DATASET RECORDS

____________________

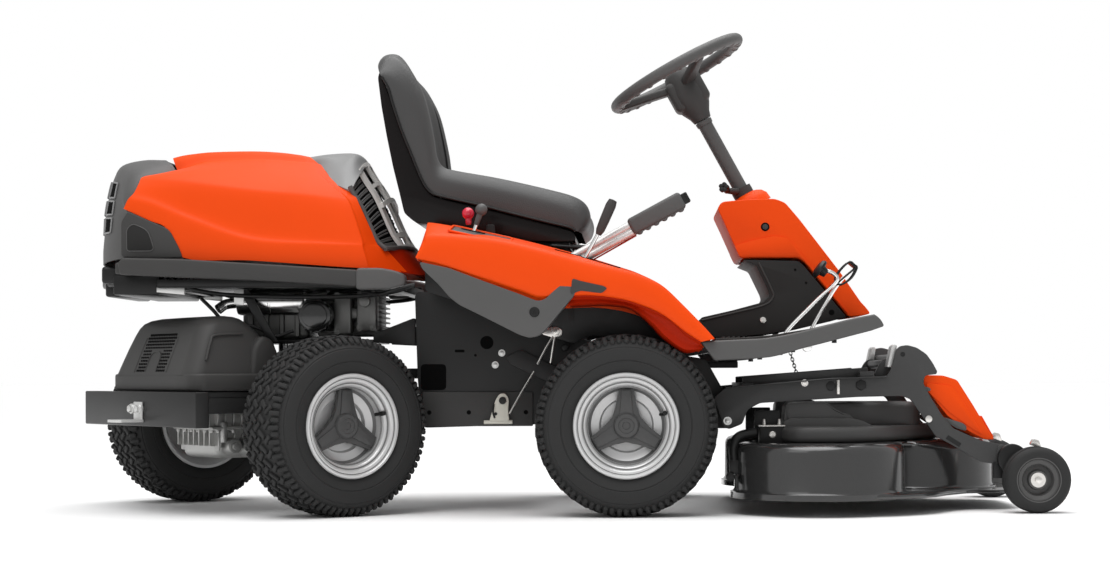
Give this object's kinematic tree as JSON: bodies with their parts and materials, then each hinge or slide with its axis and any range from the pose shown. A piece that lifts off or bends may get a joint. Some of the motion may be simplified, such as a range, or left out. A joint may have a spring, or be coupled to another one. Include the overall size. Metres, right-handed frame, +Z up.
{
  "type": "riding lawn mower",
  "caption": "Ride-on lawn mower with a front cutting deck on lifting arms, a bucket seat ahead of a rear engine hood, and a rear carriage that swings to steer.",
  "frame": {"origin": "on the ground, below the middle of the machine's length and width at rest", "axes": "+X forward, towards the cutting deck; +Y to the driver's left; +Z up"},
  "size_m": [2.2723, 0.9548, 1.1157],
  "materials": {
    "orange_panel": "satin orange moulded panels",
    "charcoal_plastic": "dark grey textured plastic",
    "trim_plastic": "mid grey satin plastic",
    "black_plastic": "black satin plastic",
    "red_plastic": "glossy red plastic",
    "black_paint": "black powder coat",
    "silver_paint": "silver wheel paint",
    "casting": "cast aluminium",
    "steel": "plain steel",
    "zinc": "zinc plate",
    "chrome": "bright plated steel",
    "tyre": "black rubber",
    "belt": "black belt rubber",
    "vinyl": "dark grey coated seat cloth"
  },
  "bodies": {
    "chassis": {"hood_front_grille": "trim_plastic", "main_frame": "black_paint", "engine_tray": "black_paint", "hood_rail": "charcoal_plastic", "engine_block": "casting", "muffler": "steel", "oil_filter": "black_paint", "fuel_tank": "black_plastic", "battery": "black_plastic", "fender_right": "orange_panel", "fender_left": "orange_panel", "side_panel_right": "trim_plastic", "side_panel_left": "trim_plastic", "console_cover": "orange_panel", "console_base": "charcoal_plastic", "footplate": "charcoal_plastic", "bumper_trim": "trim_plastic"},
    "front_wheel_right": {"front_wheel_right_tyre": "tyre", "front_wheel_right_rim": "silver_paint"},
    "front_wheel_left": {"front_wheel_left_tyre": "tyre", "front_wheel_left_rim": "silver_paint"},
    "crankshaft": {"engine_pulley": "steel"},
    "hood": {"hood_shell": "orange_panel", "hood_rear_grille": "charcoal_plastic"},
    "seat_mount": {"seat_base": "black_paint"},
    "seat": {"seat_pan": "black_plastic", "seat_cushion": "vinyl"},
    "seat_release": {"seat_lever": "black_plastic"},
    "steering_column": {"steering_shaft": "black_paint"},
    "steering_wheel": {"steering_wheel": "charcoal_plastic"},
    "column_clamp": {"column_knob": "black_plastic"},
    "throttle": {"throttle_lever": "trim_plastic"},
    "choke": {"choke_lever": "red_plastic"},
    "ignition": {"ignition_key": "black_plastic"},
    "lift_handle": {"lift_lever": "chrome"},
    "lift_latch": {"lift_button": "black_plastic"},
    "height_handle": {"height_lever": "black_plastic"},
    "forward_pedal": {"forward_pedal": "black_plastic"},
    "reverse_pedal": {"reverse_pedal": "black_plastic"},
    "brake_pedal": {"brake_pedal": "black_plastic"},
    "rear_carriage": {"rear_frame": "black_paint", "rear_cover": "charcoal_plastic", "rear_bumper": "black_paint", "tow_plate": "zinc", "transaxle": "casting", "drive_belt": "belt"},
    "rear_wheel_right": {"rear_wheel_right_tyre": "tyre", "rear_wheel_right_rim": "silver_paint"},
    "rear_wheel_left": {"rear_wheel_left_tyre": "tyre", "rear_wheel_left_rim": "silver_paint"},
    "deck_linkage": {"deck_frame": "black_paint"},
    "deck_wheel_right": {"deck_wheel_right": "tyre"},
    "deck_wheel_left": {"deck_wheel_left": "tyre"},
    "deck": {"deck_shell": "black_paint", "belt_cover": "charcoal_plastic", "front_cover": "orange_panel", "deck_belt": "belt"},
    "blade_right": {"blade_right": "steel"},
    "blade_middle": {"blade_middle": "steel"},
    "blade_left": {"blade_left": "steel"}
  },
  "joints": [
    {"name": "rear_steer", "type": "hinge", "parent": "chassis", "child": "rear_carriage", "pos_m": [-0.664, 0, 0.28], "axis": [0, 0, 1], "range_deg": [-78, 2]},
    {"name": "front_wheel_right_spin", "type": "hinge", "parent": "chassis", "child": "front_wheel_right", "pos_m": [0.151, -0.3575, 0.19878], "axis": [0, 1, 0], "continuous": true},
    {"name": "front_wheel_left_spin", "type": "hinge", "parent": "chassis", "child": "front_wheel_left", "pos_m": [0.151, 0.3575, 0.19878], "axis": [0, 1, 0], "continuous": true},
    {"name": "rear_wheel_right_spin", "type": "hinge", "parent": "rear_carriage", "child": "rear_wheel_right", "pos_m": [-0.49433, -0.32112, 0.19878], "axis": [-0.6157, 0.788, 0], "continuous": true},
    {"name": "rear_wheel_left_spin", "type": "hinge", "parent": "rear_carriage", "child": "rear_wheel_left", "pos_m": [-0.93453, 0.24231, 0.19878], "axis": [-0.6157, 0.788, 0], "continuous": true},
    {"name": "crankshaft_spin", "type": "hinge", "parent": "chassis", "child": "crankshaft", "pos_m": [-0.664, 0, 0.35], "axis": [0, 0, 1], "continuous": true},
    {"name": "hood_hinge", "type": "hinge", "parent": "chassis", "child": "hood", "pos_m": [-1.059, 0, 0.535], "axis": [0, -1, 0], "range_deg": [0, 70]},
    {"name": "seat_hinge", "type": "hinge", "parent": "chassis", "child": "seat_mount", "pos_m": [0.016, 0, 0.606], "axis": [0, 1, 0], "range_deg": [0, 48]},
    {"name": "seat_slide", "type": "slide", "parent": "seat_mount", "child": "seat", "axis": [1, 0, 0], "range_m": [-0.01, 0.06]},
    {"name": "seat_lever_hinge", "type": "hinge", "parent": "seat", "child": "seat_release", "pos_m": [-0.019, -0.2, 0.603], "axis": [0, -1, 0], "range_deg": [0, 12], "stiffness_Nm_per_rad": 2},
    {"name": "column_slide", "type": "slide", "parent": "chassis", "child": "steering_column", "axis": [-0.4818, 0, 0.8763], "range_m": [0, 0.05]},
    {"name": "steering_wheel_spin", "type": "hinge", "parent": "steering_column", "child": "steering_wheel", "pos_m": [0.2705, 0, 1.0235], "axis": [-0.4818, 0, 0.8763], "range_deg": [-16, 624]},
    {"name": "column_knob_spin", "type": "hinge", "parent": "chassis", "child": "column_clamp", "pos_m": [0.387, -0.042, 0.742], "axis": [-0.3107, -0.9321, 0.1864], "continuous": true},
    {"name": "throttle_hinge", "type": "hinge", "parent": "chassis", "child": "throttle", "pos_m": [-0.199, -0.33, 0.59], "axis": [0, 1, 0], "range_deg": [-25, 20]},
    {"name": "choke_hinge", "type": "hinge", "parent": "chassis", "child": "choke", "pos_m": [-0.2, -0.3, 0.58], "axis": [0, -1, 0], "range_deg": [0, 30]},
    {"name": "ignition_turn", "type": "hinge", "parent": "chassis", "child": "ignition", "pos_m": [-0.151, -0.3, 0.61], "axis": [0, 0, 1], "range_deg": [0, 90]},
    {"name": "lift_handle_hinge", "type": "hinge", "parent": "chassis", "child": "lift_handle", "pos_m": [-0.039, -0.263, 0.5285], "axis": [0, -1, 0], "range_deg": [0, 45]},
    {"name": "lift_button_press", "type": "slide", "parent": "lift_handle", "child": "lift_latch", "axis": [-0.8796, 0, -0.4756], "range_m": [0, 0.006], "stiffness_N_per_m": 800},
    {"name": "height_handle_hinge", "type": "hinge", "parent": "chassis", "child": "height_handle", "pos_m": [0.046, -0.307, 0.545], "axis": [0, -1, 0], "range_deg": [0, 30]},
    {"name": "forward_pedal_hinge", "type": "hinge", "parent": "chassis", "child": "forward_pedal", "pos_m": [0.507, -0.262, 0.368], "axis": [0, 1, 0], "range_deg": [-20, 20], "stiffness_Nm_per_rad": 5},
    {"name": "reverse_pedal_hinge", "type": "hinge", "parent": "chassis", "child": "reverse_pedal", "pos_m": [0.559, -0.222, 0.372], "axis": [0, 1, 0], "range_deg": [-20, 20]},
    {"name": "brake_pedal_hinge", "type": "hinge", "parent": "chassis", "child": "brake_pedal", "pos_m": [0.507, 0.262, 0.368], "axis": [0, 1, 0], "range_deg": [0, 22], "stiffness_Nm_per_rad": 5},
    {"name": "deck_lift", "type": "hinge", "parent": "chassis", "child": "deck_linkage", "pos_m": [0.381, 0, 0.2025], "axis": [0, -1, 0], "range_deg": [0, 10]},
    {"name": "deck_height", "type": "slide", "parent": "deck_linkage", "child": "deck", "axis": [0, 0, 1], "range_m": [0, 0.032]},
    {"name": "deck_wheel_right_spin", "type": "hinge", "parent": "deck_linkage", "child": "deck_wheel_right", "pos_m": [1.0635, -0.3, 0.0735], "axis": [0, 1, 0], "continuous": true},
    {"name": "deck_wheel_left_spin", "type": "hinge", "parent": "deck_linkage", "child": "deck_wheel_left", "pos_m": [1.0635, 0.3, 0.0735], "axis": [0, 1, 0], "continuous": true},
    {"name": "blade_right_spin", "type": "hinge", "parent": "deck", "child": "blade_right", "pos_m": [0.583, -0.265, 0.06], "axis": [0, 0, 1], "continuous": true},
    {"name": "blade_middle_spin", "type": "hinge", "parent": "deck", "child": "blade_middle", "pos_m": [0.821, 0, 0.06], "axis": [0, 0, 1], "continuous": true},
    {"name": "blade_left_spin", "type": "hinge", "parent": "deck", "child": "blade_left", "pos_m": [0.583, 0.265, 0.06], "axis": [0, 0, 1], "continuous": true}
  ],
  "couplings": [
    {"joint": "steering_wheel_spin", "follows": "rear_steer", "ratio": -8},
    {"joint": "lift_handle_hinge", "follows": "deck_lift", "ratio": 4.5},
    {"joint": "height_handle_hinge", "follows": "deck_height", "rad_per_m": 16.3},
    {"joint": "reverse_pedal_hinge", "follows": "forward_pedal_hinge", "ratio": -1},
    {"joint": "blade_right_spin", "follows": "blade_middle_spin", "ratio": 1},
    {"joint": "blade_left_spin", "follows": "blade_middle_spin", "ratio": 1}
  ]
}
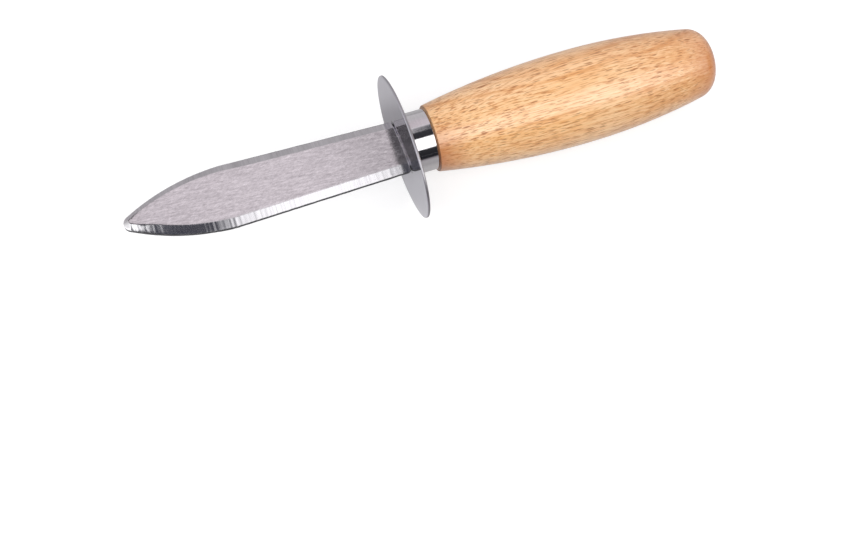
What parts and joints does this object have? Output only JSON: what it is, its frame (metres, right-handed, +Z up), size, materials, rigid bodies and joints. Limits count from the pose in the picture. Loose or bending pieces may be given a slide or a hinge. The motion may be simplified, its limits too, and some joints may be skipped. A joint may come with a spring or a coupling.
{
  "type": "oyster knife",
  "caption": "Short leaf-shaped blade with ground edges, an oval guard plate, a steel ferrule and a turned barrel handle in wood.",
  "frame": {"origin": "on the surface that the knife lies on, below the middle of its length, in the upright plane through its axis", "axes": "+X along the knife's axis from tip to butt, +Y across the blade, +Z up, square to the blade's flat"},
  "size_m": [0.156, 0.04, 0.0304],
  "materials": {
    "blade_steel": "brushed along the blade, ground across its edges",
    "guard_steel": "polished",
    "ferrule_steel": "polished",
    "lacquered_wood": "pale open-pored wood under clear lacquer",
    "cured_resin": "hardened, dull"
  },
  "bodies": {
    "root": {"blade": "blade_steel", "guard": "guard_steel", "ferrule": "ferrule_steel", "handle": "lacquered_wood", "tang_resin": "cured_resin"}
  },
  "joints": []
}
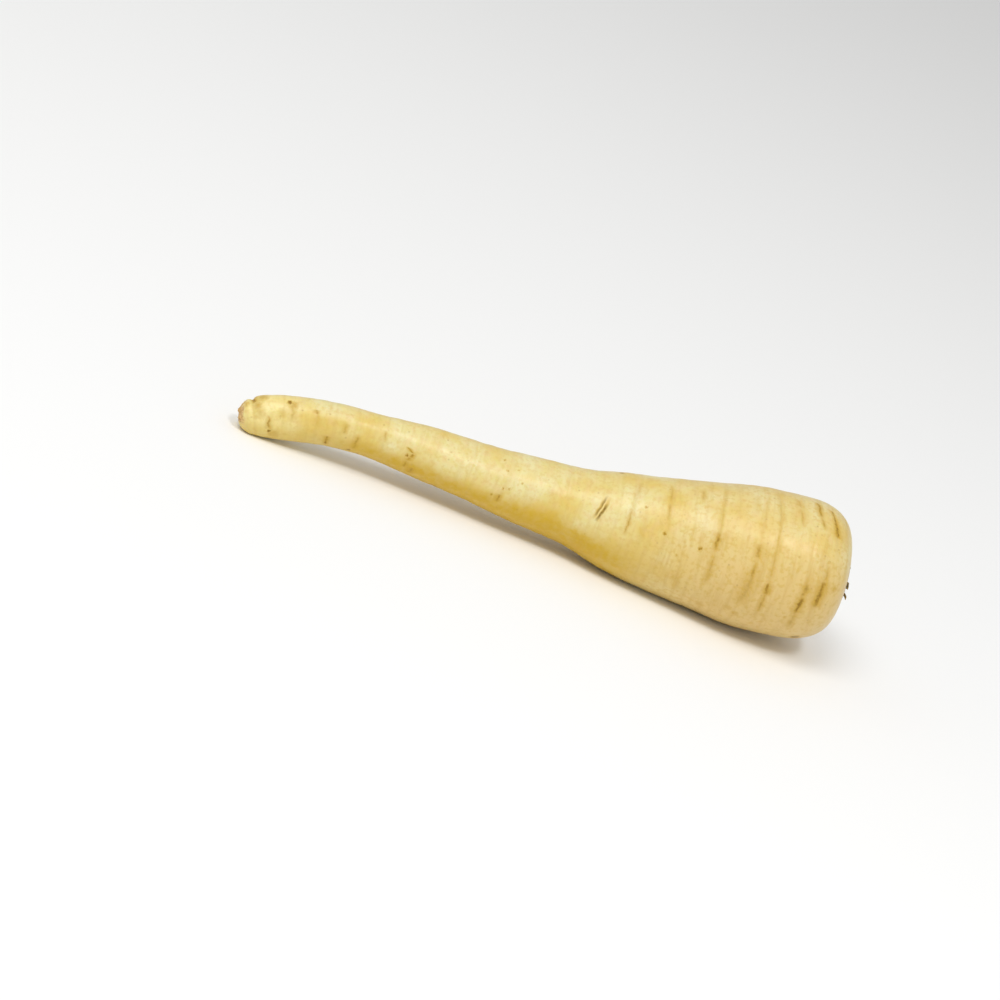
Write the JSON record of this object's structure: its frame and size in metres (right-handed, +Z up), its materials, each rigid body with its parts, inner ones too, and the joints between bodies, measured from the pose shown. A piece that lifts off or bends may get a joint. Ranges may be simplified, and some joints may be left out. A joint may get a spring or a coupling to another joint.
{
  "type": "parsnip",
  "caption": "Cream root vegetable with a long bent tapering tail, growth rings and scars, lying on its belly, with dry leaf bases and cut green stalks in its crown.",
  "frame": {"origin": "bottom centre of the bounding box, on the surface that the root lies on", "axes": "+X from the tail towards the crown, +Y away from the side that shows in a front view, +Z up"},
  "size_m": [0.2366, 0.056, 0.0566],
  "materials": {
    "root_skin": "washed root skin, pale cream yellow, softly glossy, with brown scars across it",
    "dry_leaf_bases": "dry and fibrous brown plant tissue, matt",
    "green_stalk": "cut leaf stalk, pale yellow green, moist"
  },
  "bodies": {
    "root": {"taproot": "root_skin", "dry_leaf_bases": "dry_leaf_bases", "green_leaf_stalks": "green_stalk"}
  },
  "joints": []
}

____________________

THE EXERCISE
Pull out every line above that holds the word "lifts".

REPLY TO THE EXERCISE
Give this object's kinematic tree as JSON: bodies with their parts and materials, then each hinge or slide with its axis and any range from the pose shown. A piece that lifts off or bends may get a joint. Some of the motion may be simplified, such as a range, or left out. A joint may have a spring, or be coupled to another one. Include the overall size. Metres, right-handed frame, +Z up.
Write the JSON record of this object's structure: its frame and size in metres (right-handed, +Z up), its materials, each rigid body with its parts, inner ones too, and the joints between bodies, measured from the pose shown. A piece that lifts off or bends may get a joint. Ranges may be simplified, and some joints may be left out. A joint may get a spring or a coupling to another joint.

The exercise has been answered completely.